# Bowtech Admiral tuning



## Zey (Jan 27, 2009)

Try shooting through the paper placed at a different distance? See what happens... I've never really paper tuned before though. I popped an arrow through with my target bow and it flew so straight and perfect.. it was my lucky day.

GL


----------



## timbo2 (Apr 22, 2006)

check and make sure your cams are in synch at full draw. i had the same problem, synched the cams and now a bullet hole every shot at every distance. I've also heard of the cables being routed through the roller guard wrong. check both!


----------



## dhs28 (Sep 9, 2008)

can you give me more information on how you check to make sure they are in sync?


----------



## Tater1985 (Apr 28, 2008)

dhs28 said:


> can you give me more information on how you check to make sure they are in sync?


You will need a draw board to check for sychronization. Look to see if the cams are in the exact same relative position when at full draw. If they arent you will need a press to make adjustments accordingly to bring them to the exact same relative position.


----------



## bassman409 (Jul 19, 2006)

By any chance are you shooting left handed?


----------



## dhs28 (Sep 9, 2008)

no i am right handed


----------



## bassman409 (Jul 19, 2006)

To check for spine trouble you could screw on a 150 grain field point and see if the tear is better or worse.
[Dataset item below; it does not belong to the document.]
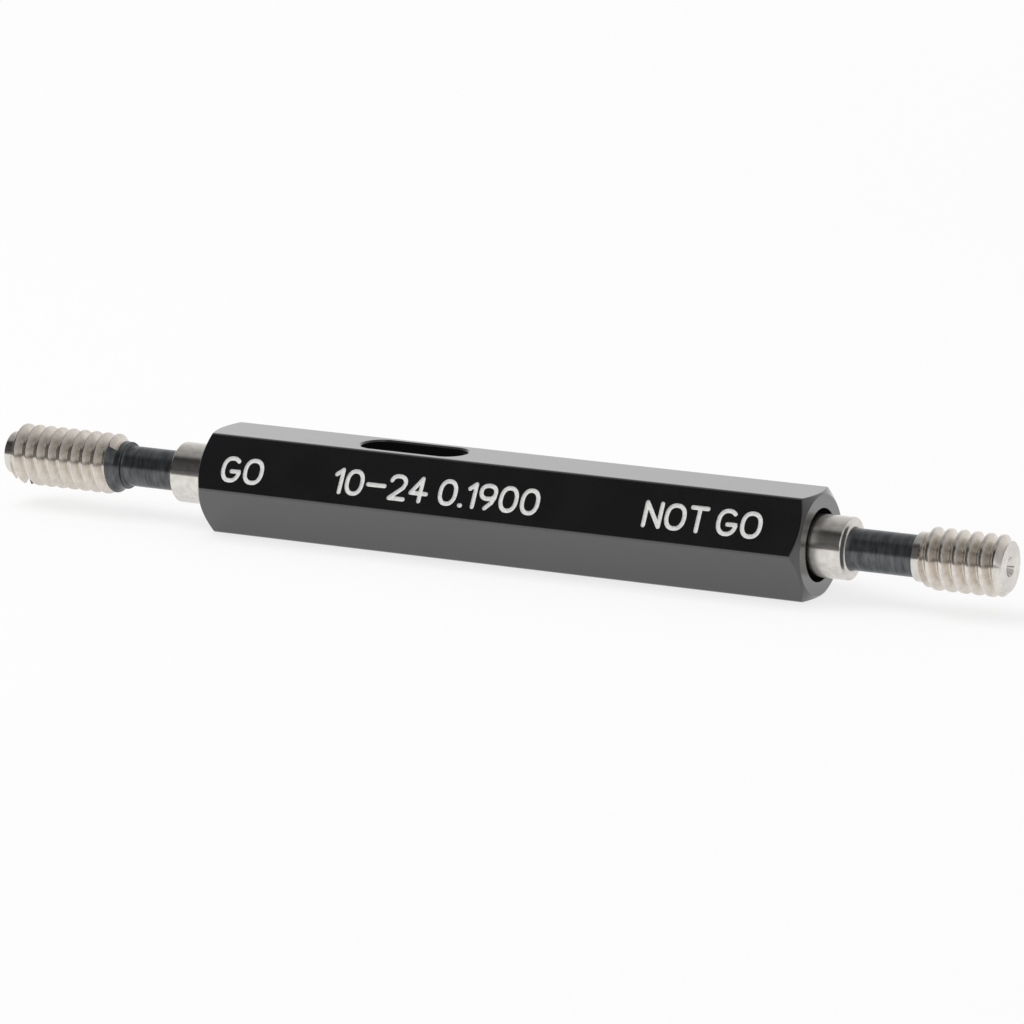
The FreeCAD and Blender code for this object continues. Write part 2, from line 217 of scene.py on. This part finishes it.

If no tips are available you could raise the draw weight 5 pounds and see what that does to the tear.
Did you set rest center with eye or by shooting?


----------



## bronyaur (Jun 18, 2007)

I just went through this with my Bowtech Captain. It's the RipCord. I can't explain it but as soon as I used a different rest the left tear disappeared. My dealer had the same issue on his Admiral with the RipCord. He told me he called Bowtech and what he was told led him to believe the issue with the RipCord is pretty common (at least where the Admiral and Captain are concerned). They suggested he try a Drop Zone. He did and his problem disappeared. He has since moved to a Whisker Biscuit and convinced me to do the same. Now I have no problems.


----------



## timbo2 (Apr 22, 2006)

dhs28 said:


> can you give me more information on how you check to make sure they are in sync?


if you have a draw board, set the bow at full draw and count the number of holes between the cable post and the cable, both cams should be equal number. if you do not have a draw board either have someone count them or have a buddy draw the bow and you can count them. there may be too much tension on the cable from your rest. you can fix that by either adding or subtracting twist to the cables to even out the cam rotation. or just change the spot that the rest cable is attached to relieve excessive pressure.


----------



## adamsmith007 (Dec 29, 2008)

I have an admiral and was using a ripcord for a while. Mine tuned fine but i am shooting 30" DL 71# with 28" arrows. If you are tearing left more your rest towards the riser. That worked for me.

My ripcord paper tuned way better than my QAD.


----------